Ive downgraded to a1080Ti until the 4000 series now (won’t game as much over summer and mostly on PS5 and Switch) where I’ll get the best available model on launch, sold the 3090 for £1250 so don’t mind paying around that or a bit more. Looking to upgrade the monitor at the same time then, Alienware QD-OLED maybe.
 
Ive downgraded to a1080Ti until the 4000 series now (won’t game as much over summer and mostly on PS5 and Switch) where I’ll get the best available model on launch, sold the 3090 for £1250 so don’t mind paying around that or a bit more. Looking to upgrade the monitor at the same time then, Alienware QD-OLED maybe.

You're lucky you've got another card to use in the meantime.

By the time I sell my 3090 the value will be really low.

Especially if a 4070 outperforms it.
 
You're lucky you've got another card to use in the meantime.

By the time I sell my 3090 the value will be really low.
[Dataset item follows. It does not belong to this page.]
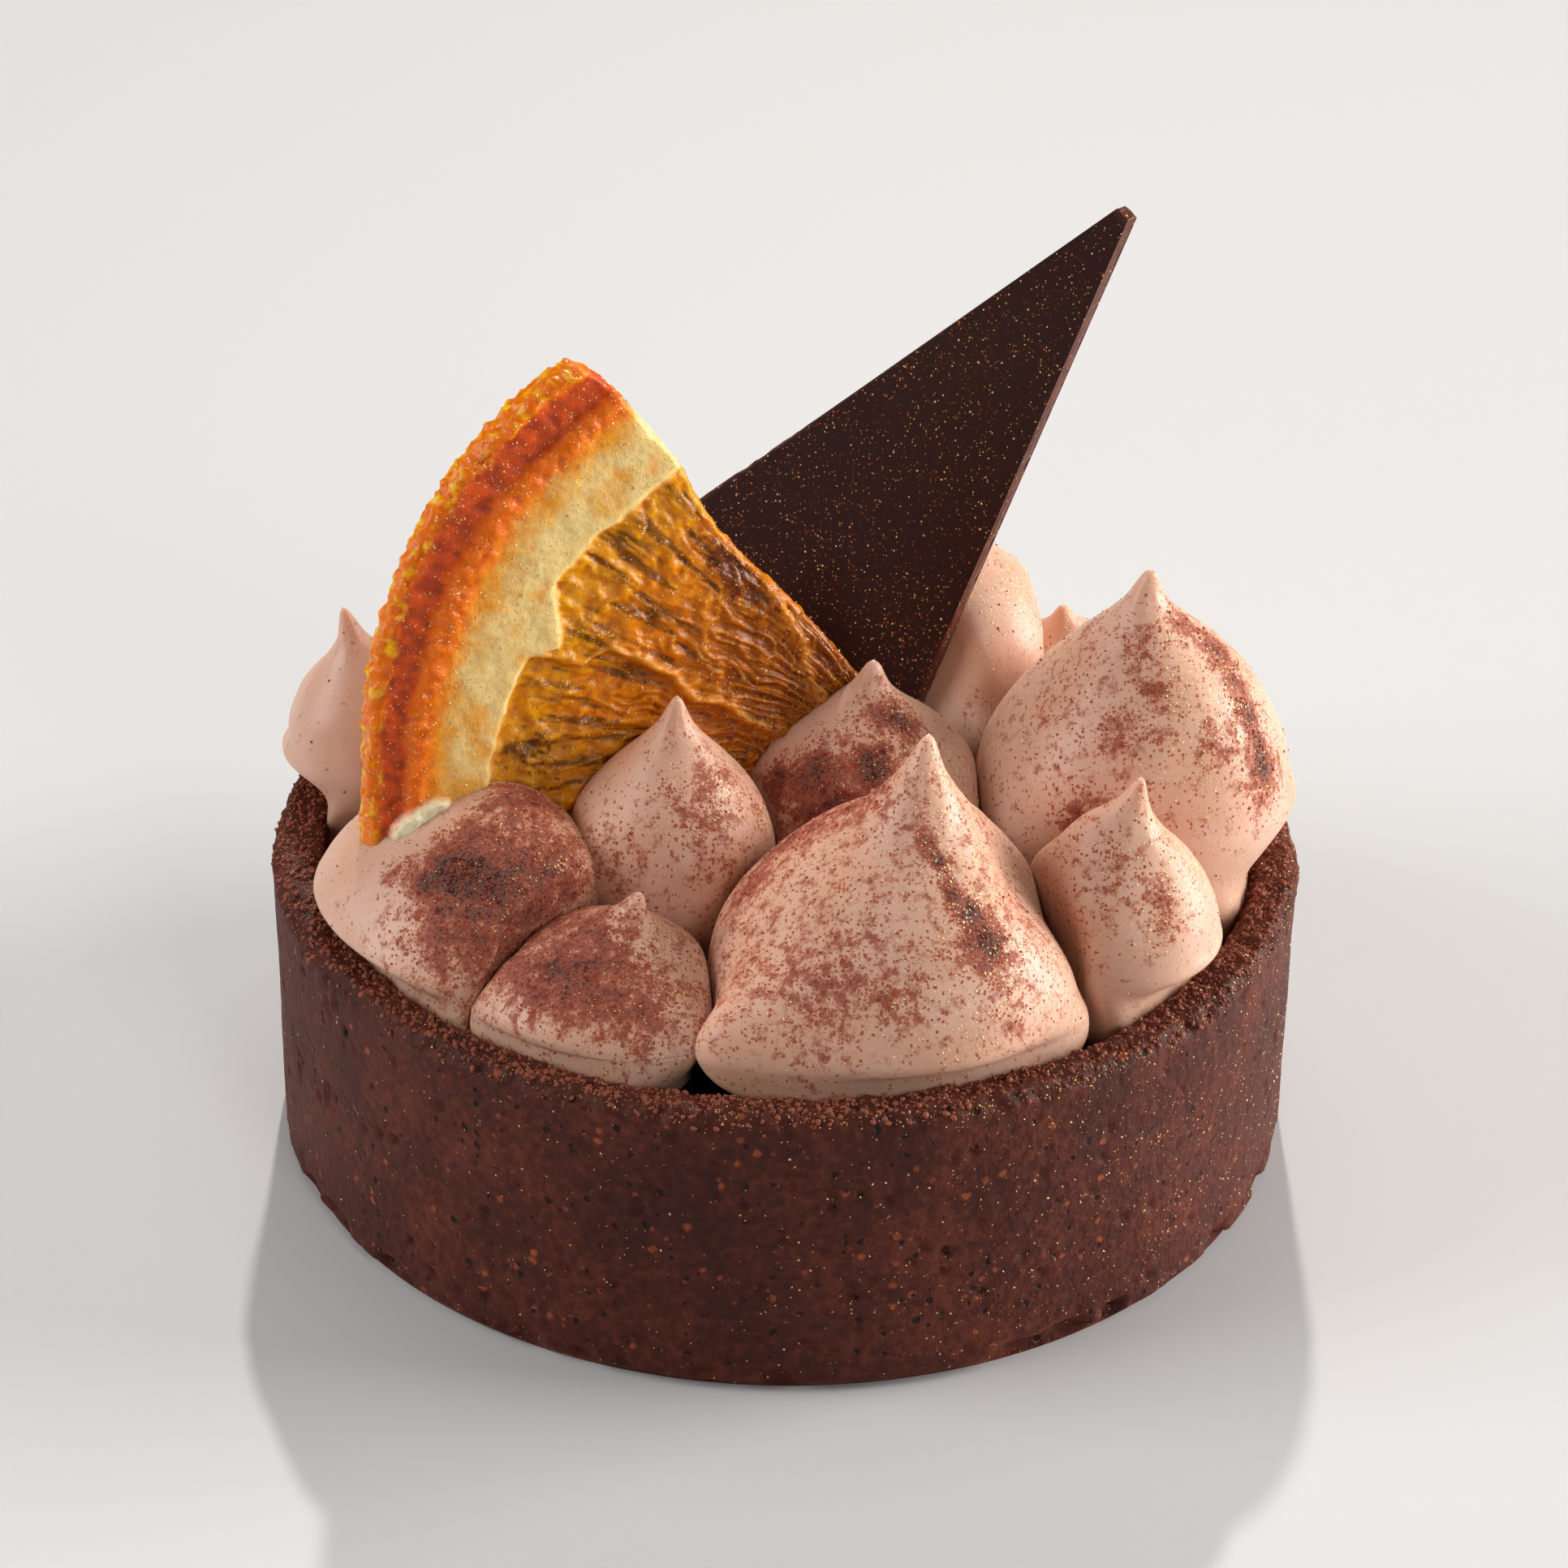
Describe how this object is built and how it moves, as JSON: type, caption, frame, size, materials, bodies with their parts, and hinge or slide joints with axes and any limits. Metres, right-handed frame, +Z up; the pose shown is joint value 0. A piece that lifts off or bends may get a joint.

Especially if a 4070 outperforms it.

Took a bit of a gamble selling it snd seeing what popped up on MM and who knows what availability will be like at launch. Bought a 1060 for £160 but then a 1080Ti popped up for £295 so running that for now. Looking at a 2080 Super now though also :cry: My 3090 only had 1 years warranty I might have held on otherwise.
 
Specs leak from semianalysis:

"The top dog in the Ada architecture is AD102 at 611.3mm2. It’s a huge jump with over the previous generation GA102, with 70% more CUDA cores coming from 5 additional GPCs. The memory bus width remains the same at 384-bit, however memory speeds improve slightly to 21Gbps. Despite the increase, this will not be enough to feed the beast. AD102 has 96MB of L2 Cache, far above the last generation GA102’s 6MB of L2 Cache. There is a new memory controller, PCIe5 and DisplayPort 2 and updated NVENC encoder with AV1 support. NvLink has been completely removed."





From this chart and current Ampere set I can say:

4090 24GB 384-bit
4080 16GB 256-bit
4070/4060ti 12GB 192-bit
4060 8GB 128-bit
4050 8GB 128-bit

They may use AD103 for 4070, AD104 for 4060. In that case we may have 4050ti (AD106) with 8GB and 4050 (AD107) with 4GB hilariously.